En filigrane, une autre dimension s’ajoute à l’équation : les responsabilités et missions intrinsèques qui restent divergentes d’une entreprise à une autre, selon Estelle Maret. Néanmoins, quatre rôles - ou postures - ressortent invariablement : « Celui de porte-parole d’abord : il s’agit de partager les valeurs en interne ou en externe, de fédérer et de porter la vision. Puis celui de bras droit : savoir s’adapter à son environnement et trouver des solutions innovantes. Ensuite, la posture de l’architecte qui apporte des méthodologies agiles ou supplée le CEO lors d’un COMEX. Pour finir, le couteau-suisse, qui revêt un rôle transverse dans l’entreprise : il faut savoir détecter les signaux faibles et incarner la vision du CEO. »

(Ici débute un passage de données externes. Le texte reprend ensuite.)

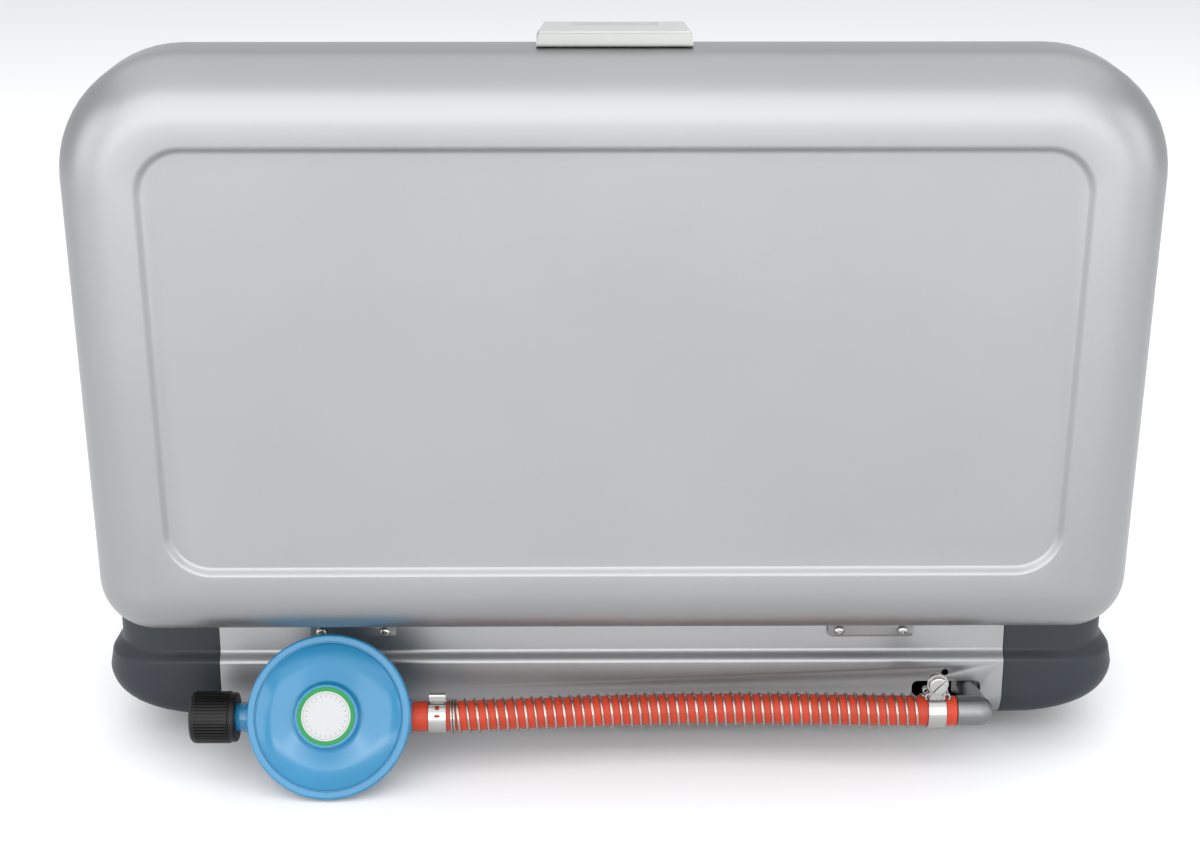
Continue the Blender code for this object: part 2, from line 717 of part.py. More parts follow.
def latch(pivot):
    """The lid's catch: a bracket on the front wall, the pin in it and the lever that hooks the base."""
    wall = front_wall - hinge_y
    rim = lid_rim - hinge_z
    pin_y = wall - latch_pin_out
    pin_z = rim + latch_top - 0.0035
    half = latch_width / 2
    lug_radius = latch_pin_radius + 0.0008
    bracket = block("latch_bracket", (-0.030, wall - 0.0020, rim + 0.0035),
                    (0.030, wall - touch_gap, rim + latch_top - 0.0010), bright_steel, pivot)
    for side in (-1, 1):
        first, last = side * 0.026 - 0.002, side * 0.026 + 0.002
        weld(bracket, block("lug_form", (first, pin_y, pin_z - lug_radius * 0.98),
                            (last, wall - 0.001, pin_z + lug_radius * 0.98), None, pivot))
        weld(bracket, rod("lug_nose_form", lug_radius, (first - 0.0001, pin_y, pin_z),
                          (last + 0.0001, pin_y, pin_z), None, pivot, segments=20))
    cut(bracket, rod("lug_bore_cutter", latch_pin_radius + touch_gap, (-0.04, pin_y, pin_z),
                     (0.04, pin_y, pin_z), None, pivot, segments=16))
    rod("latch_pin", latch_pin_radius, (-half + 0.0016, pin_y, pin_z), (half - 0.0016, pin_y, pin_z),
        bright_steel, pivot, segments=16)
    hub = empty("latch_axis", (0, pin_y, pin_z), pivot)
    low = rim - latch_reach - pin_z
    high = rim + latch_top - pin_z
    inner = latch_pin_out - 0.0006
    outer = latch_pin_out - latch_thickness
    lever = block("latch", (-half, outer, low), (half, inner, high), grey_plastic, hub)
    for vert in lever.data.vertices:
        if vert.co.y < 0:
            vert.co.x *= (half - 0.0012) / half
    round_off(lever, 0.0006, 1)
    past = inner + 0.01
    room_y = -(lug_radius + 0.0002)
    fascia_y = latch_pin_out - fascia_out - 0.0005
    room = block("bracket_room_cutter", (-half + 0.003, room_y, rim + 0.0025 - pin_z),
                 (half - 0.003, past, high - 0.0008), None, hub)
    face = block("fascia_room_cutter", (-half - 0.01, fascia_y, low - 0.01),
                 (half + 0.01, past, rim + 0.0002 - pin_z), None, hub)
    heel = block("heel_cutter", (-half - 0.01, 0.0002, 0.0019), (half + 0.01, past, high + 0.01), None, hub)
    hook = block("hook_cutter", (-0.022, fascia_y - 0.0017, low + 0.0015),
                 (0.022, past, low + 0.0050), None, hub)
    bore = rod("lever_bore_cutter", latch_pin_radius + touch_gap, (-half + 0.0013, 0, 0),
               (half - 0.0013, 0, 0), None, hub, segments=16)
    cut(lever, room, face, heel, hook, bore)
    return hub


def latch_catch(parent):
    """The small ridge on the fascia that the latch hooks under."""
    top = lid_rim - latch_reach + 0.0044
    block("latch_catch", (-0.020, fascia_face - 0.0014, top - 0.0024),
          (0.020, fascia_face - touch_gap, top), slate_plastic, parent)


def gas_pipes(parent):
    """The cast inlet elbow, the union nut inside the wall and the pipe that feeds both taps."""
    spot = (inlet_x, 0, inlet_z)
    end = hose_start_x - touch_gap - inlet_x
    elbow = rod("inlet_elbow", elbow_radius, (end, inlet_y, 0), (0, inlet_y, 0), zinc_casting, parent,
                spot)
    ball = bmesh.new()
    bmesh.ops.create_uvsphere(ball, u_segments=22, v_segments=13, radius=elbow_radius * 0.995)
    bmesh.ops.translate(ball, vec=(0, inlet_y, 0), verts=ball.verts)
    weld(elbow, place("elbow_corner_form", to_mesh("elbow_corner", ball), None, parent, spot))
    weld(elbow, rod("elbow_taper_form", elbow_leg_radius + 0.0002, (0, 0.006, 0),
                    (0, inlet_y - 0.001, 0), None, parent, spot, end_radius=elbow_radius * 0.93,
                    segments=22))
    weld(elbow, rod("elbow_leg_form", elbow_leg_radius, (0, -0.010, 0), (0, 0.012, 0), None, parent, spot,
                    segments=20))
    union = rod("inlet_nut", 0.0085, (0, -0.0190, 0), (0, -0.0020, 0), brass, parent, spot, segments=6)
    cut(union, rod("nut_bore_cutter", elbow_leg_radius + touch_gap, (0, -0.03, 0), (0, 0.01, 0), None,
                   parent, spot, segments=20))
    rail_y = front_wall + 0.0155
    rail_z = base_bottom + rail_level
    bend = 0.012
    route = [(inlet_x, -0.010 - touch_gap, inlet_z), (inlet_x, -0.040, inlet_z),
             (inlet_x, -0.060, (inlet_z + rail_z) / 2), (inlet_x, -0.080, rail_z)]
    for step in range(5):
        angle = math.pi / 2 * step / 4
        route.append((inlet_x + bend * (1 - math.cos(angle)), rail_y + bend * (1 - math.sin(angle)), rail_z))
    route.append((burner_x + 0.010, rail_y, rail_z))
    tube("gas_manifold", route, pipe_radius, bright_steel, parent)


def hose_points():
    return [Vector((hose_start_x + x, y, z)) for x, y, z in hose_route]


def along_hose(x):
    """The hose's axis where it is x along the back panel."""
    points = hose_points()
    for first, second in zip(points, points[1:]):
        if first.x <= x <= second.x:
            return first.lerp(second, (x - first.x) / (second.x - first.x))
    return points[-1]


def hose_set(parent):
    """The gas hose, the guard spring round it and its two clamps."""
    points = hose_points()
    tube("hose", points, hose_radius, orange_rubber, parent, resolution=3)
    bolt_x = hose_start_x + 0.0100
    ear_x = hose_start_x + hose_route[-1][0] - 0.0125
    first = bolt_x + clamp_width / 2 + 0.0015
    last = ear_x - clamp_width / 2 - 0.0010
    middle = [point for point in points if first + 0.003 < point.x < last - 0.003]
    route = [along_hose(first)] + middle + [along_hose(last)]
    sleeve = tube("hose_spring", route, hose_radius + 2 * touch_gap, bright_steel, parent, resolution=3)
    sleeve.data.use_fill_caps = False
    sleeve = solid_from_curve(sleeve)
    thicken(sleeve, spring_radius - hose_radius - 2 * touch_gap)
    sleeve.modifiers["wall"].offset = 1
    inner = hose_radius + 2 * touch_gap
    half = clamp_width / 2
    for name, x, wall in (("clamp_band", bolt_x, 0.0008), ("ear_clamp", ear_x, 0.0007)):
        centre = along_hose(x)
        band = turned(name, [(inner, half), (inner + wall, half), (inner + wall, -half), (inner, -half)],
                      bright_steel, parent, centre, (0, math.pi / 2, 0), steps=24, closed=True)
        if name == "ear_clamp":
            ear = block("ear_form", (-half, -0.0022, inner + 0.0003), (half, 0.0022, inner + 0.0048), None,
                        parent, centre)
            weld(band, ear)
            continue
        reach = 0.0160
        lug = block("clamp_lug_form", (-half, -0.0045, inner + 0.0003), (half, 0.0035, inner + 0.0110),
                    None, parent, centre, bevel=0.001)
        weld(band, lug)
        cut(band, rod("clamp_bore_cutter", 0.0023, (0, -0.02, reach), (0, 0.02, reach), None, parent,
                      centre, segments=16))
        turned("clamp_screw", [(0, 0.0030), (0.0036, 0.0030), (0.0048, 0.0022), (0.0048, 0),
                               (0.0020, 0), (0.0020, -0.0110), (0, -0.0110)],
               bright_steel, parent, centre + Vector((0, 0.0035 + touch_gap, reach)),
               (-math.pi / 2, 0, 0), steps=20)


def regulator(parent):
    """The gas regulator: two pressed halves on a diaphragm, and the nut for the cylinder."""
    frame = empty("regulator_frame", (regulator_x, regulator_y, regulator_z), parent,
                  (regulator_tilt - math.pi / 2, 0, 0))
    seat = flange_plane - touch_gap
    rim = flange_radius
    body = turned("regulator_body",
                  [(0.0340, seat), (rim, seat), (rim, flange_back), (0.0360, flange_back),
                   (0.0320, 0.0070), (0.0230, 0.0010), (0.0180, -0.0060), (0.0150, -0.0110),
                   (0, -0.0110), (0, 0.0040), (0.0210, 0.0045), (0.0300, 0.0085)],
                  blue_enamel, frame, steps=28, closed=True)
    outlet = -(regulator_x - hose_start_x - hose_route[-1][0]) + touch_gap
    through = rod("outlet_form", hose_radius + 0.001, (outlet, 0, 0), (-0.010, 0, 0), None, frame,
                  segments=24)
    stub = rod("stub_form", stub_radius, (0.010, 0, 0), (stub_reach + 0.010, 0, 0), None, frame,
               segments=24)
    weld(body, through, stub)
    cut(body, rod("inlet_bore_cutter", 0.0025, (0.004, 0, 0.001), (stub_reach + 0.02, 0, 0.001), None,
                  frame, segments=12))
    cut(body, rod("chamber_bore_cutter", 0.0020, (0.008, 0, 0.001), (0.008, 0, 0.010), None, frame,
                  segments=12))
    base = flange_plane + 0.0005 + touch_gap
    top = boss_height
    wall = 0.0014
    turned("regulator_cover",
           [(0, top), (boss_radius - 0.0015, top), (boss_radius, top - 0.0010),
            (boss_radius + 0.0012, top - 0.0040), (0.0368, base + 0.0020), (rim, base + 0.0010), (rim, base),
            (0.0345, base), (0.0340, base + 0.0008), (boss_radius, top - 0.0055),
            (boss_radius - 0.0014, top - wall), (0, top - wall)],
           blue_enamel, frame, steps=28)
    turned("regulator_diaphragm",
           [(0, flange_plane + 0.0005), (0.0385, flange_plane + 0.0005), (0.0385, flange_plane),
            (0, flange_plane)],
           black_rubber, frame, steps=28)
    low = flange_plane + 0.0005 + touch_gap + 0.0006
    high = top - wall - touch_gap - 0.0006
    turns = 3
    coil = []
    for step in range(turns * 8 + 1):
        angle = 2 * math.pi * step / 8
        coil.append((0.0075 * math.cos(angle), 0.0075 * math.sin(angle),
                     low + (high - low) * step / (turns * 8)))
    tube("regulator_spring", coil, 0.0006, bright_steel, frame)
    turned("regulator_label", [(0, top + touch_gap + 0.0004), (label_radius, top + touch_gap + 0.0004),
                               (label_radius, top + touch_gap), (0, top + touch_gap)],
           white_label, frame, steps=28)
    bore = stub_radius + touch_gap
    half = nut_length / 2
    nut_axis = empty("nut_axis", (stub_reach + touch_gap + half, 0, 0), frame)
    turned("hand_nut",
           [(bore, half), (nut_radius - 0.002, half), (nut_radius, half - 0.002),
            (nut_radius, -half + 0.002), (nut_radius - 0.0014, -half), (bore, -half)],
           black_plastic, nut_axis, turn=(0, math.pi / 2, 0), steps=32, closed=True)


def build():
    front = fascia_face - knob_depth - 0.002
    edge_y = lid_edge_radius - lid_depth - hinge_y
    edge_z = lid_top - lid_edge_radius - hinge_z
    back = (hinge_y + edge_y * math.cos(lid_open_angle) + edge_z * math.sin(lid_open_angle)
            + lid_edge_radius)
    stove = empty("stove", (0, -(front + back) / 2, 0))
    base_shell(stove)
    side_housing("side_housing_left", 1, stove)
    side_housing("side_housing_right", -1, stove)
    front_panel(stove)
    drip_tray(stove)
    rubber_feet(stove)
    for side_name, x in (("left", burner_x), ("right", -burner_x)):
        burner(side_name, x, stove)
        gas_valve(side_name, x, stove)
        pan_support("pan_support_" + side_name, x, stove)
    igniter(stove)
    gas_pipes(stove)
    lid_pivot = empty("lid_pivot", (0, hinge_y, hinge_z), stove, (-lid_open_angle, 0, 0))
    lid_shell(lid_pivot)
    for side_name, x in (("left", hinge_offset), ("right", -hinge_offset)):
        hinge(side_name, x, stove, lid_pivot)
    hinge_screws(stove)
    latch(lid_pivot)
    latch_catch(stove)
    hose_set(stove)
    regulator(stove)
    bpy.context.view_layer.update()


build()
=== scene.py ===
import bpy
import math
from mathutils import Matrix, Vector


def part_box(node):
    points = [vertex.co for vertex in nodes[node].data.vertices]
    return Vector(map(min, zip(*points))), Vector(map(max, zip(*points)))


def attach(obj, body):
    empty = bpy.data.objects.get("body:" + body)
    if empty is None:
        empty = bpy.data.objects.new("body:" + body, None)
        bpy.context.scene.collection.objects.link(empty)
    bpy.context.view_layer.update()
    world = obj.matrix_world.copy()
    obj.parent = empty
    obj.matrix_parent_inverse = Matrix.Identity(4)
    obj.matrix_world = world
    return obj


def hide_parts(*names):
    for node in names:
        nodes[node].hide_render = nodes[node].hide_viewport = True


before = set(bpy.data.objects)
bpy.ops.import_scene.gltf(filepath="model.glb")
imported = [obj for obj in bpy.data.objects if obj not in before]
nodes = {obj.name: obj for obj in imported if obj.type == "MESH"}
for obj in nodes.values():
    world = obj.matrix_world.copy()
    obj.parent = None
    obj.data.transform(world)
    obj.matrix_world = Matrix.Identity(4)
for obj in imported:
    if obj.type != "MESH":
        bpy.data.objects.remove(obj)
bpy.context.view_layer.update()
print("frame loaded")

# Camera, a little above the stove and behind it

shot = {"place": (0.0135, 1.0344, 0.4536), "turn": (73.03, 0.0, 179.55), "lens": 57.65}
bpy.ops.object.camera_add(location=shot["place"], rotation=[math.radians(a) for a in shot["turn"]])
camera = bpy.context.object
camera.name = "productCamera"
camera.data.lens = shot["lens"]
bpy.context.scene.camera = camera


# Modelling helpers

def letGo():  # nothing selected, in object mode
    if bpy.context.object and bpy.context.object.mode != "OBJECT":
        bpy.ops.object.mode_set(mode="OBJECT")
    bpy.ops.object.select_all(action="DESELECT")


def grab(piece):
    letGo()
    piece.select_set(True)
    bpy.context.view_layer.objects.active = piece
    return piece


def moved(x, y, z):
    return Matrix.Translation((x, y, z))


def spun(degrees, along):
    return Matrix.Rotation(math.radians(degrees), 4, along)


def settle(piece, placing=None):  # the place goes into the mesh
    grab(piece)
    if placing is not None:
        piece.matrix_world = placing @ piece.matrix_world
    bpy.ops.object.transform_apply(location=True, rotation=True, scale=True)
    return piece


def added(name):
    piece = bpy.context.object
    piece.name = name
    piece.data.name = name
    return settle(piece)


def blockOf(name, low, high):
    letGo()
    middle = [(a + b) / 2 for a, b in zip(low, high)]
    bpy.ops.mesh.primitive_cube_add(size=1, location=middle, scale=[b - a for a, b in zip(low, high)])
    return added(name)


def drumOf(name, radius, depth, sides=48, along="Z", middle=(0, 0, 0)):
    letGo()
    turn = {"X": (0, math.pi / 2, 0), "Y": (math.pi / 2, 0, 0), "Z": (0, 0, 0)}[along]
    bpy.ops.mesh.primitive_cylinder_add(vertices=sides, radius=radius, depth=depth, location=middle,
                                        rotation=turn)
    return added(name)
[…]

Une fonction en quête de reconnaissance ?
Les perceptions sur la rémunération sont partagées : 48,1 % des CoS se sentent justement rémunérés, tandis que 51,9 % estiment être sous-payés. « L’investissement est tel que cette perception négative est justifiable, eu égard à l’investissement qui est exigé sur ce type de poste : l’enquête laisse entrevoir une forme de dissonance entre contribution réelle et rémunération. »
Pour améliorer la satisfaction des CoS, les entreprises doivent donc aligner les rémunérations sur les contributions et les attentes du poste. Pour cela, différentes architectures salariales existent : 68 % des Chiefs of Staff bénéficient de BSPCE (Bons de Souscription de Parts de Créateur d'Entreprise) dont le montant varie entre 11 400 et 86 800 euros, illustrant une grande disparité dans la valeur de ces avantages ainsi que la diversité des politiques de rémunération au sein des entreprises.
Alors que les entreprises ne cessent d'évoluer, le rôle de CoS sera probablement davantage central dans la stratégie et la gestion organisationnelle. « De plus en plus de startups, dès leur première levée de fonds, recrutent un CoS sur les conseils des investisseurs. Néanmoins, comme beaucoup de fonctions, nous sommes en pleine réflexion quant aux transformations à venir face à l’arrivée de l’IA », conclut Estelle Maret.